_WHAT TO WORK ON_
Repeat exactly the lines of the listing from the line containing "Reconstruct the object in this render as an" through its last line, and nothing beyond them.

>> start AVAILABLE RECORDS

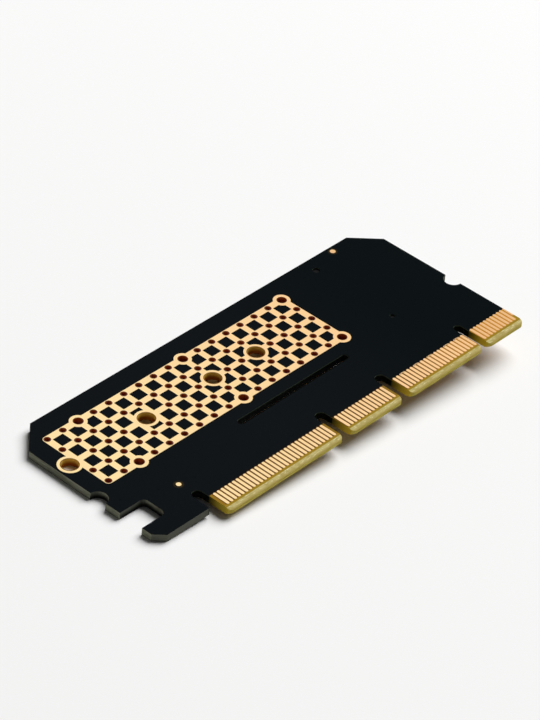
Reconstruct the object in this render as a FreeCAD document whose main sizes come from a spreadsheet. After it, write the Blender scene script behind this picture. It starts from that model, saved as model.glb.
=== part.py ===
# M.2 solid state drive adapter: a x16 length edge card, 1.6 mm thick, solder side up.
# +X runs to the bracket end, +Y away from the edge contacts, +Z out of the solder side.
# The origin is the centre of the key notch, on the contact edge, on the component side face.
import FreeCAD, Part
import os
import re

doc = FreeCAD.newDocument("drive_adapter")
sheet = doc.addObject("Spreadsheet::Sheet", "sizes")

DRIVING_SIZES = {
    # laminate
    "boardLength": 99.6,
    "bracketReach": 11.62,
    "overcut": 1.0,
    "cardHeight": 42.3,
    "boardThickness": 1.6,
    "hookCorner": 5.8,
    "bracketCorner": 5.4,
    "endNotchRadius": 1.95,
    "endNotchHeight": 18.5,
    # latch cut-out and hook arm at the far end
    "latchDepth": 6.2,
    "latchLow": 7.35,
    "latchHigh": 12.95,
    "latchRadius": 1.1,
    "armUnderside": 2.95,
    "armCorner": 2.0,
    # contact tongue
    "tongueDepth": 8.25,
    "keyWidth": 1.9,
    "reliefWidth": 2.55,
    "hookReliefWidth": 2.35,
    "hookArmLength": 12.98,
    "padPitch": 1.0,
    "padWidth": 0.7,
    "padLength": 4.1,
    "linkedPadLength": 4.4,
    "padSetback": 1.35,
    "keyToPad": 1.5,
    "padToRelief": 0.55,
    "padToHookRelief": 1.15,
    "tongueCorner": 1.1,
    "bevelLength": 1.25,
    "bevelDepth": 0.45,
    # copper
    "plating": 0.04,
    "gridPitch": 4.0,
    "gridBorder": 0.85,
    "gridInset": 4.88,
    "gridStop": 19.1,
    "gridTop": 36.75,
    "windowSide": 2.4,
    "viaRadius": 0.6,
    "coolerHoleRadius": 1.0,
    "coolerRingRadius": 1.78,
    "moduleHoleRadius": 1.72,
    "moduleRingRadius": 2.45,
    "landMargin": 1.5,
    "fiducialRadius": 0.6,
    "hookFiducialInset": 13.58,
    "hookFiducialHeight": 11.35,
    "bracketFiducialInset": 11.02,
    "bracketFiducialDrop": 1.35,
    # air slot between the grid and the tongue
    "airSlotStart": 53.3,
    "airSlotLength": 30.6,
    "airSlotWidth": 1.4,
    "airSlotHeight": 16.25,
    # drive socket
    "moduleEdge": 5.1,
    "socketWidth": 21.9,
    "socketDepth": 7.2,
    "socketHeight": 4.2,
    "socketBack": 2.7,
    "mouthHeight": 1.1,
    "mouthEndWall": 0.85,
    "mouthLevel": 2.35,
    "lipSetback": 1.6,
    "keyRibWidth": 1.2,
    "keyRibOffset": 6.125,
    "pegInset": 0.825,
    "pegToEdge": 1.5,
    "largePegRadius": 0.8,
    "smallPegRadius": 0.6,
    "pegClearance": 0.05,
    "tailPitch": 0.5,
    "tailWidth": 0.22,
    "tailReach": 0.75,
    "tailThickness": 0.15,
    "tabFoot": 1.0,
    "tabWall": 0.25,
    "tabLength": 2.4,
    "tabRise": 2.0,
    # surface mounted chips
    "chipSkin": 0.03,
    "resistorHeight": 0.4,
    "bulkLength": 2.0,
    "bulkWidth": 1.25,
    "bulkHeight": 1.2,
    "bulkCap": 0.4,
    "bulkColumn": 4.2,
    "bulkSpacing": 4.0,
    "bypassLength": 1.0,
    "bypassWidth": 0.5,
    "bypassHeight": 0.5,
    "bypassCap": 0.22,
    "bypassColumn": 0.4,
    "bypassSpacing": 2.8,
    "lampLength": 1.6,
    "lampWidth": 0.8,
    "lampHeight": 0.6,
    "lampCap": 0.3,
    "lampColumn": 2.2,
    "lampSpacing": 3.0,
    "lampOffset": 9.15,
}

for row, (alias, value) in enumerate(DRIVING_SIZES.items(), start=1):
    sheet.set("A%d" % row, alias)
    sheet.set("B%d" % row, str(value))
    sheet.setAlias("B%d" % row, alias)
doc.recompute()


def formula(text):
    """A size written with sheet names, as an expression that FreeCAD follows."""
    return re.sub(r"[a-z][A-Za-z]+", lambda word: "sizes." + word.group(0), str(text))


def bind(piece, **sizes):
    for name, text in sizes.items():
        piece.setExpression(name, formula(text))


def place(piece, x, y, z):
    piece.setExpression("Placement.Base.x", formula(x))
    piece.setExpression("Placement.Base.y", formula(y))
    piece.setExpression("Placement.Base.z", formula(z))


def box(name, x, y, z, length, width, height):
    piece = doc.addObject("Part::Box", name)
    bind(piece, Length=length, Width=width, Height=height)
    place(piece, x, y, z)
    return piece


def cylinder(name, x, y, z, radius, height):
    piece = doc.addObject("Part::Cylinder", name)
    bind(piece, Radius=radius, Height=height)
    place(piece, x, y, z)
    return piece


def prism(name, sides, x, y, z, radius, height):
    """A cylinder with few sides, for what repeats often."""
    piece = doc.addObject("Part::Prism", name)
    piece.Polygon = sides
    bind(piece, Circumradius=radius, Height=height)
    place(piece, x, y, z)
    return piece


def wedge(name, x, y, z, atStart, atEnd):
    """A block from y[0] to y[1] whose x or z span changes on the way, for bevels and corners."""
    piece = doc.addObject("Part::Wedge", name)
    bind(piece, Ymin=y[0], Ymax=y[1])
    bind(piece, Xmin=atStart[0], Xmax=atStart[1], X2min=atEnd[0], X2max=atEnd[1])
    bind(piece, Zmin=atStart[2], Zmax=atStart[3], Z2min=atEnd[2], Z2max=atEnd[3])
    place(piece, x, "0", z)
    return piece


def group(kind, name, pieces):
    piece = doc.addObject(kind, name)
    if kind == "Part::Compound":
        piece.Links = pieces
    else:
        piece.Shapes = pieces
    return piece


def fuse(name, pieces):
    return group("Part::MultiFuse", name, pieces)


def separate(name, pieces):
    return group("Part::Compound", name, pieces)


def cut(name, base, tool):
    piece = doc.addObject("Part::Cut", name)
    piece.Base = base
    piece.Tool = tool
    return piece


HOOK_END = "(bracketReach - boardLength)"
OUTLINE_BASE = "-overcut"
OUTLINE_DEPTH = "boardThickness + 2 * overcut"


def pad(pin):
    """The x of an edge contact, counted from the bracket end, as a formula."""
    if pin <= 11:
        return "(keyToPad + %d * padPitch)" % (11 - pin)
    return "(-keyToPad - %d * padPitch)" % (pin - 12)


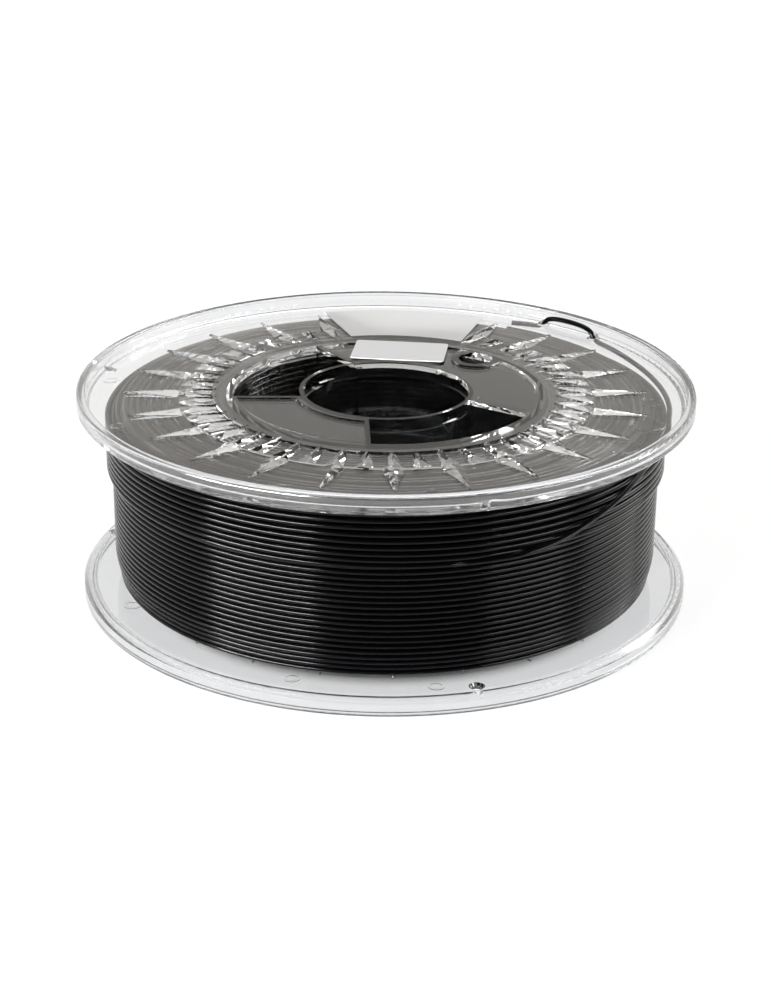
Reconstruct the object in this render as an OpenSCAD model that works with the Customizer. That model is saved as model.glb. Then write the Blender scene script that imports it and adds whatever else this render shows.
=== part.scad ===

>> end AVAILABLE RECORDS

_TASK RESPONSE_
Reconstruct the object in this render as an OpenSCAD model that works with the Customizer. That model is saved as model.glb. Then write the Blender scene script that imports it and adds whatever else this render shows.
=== part.scad ===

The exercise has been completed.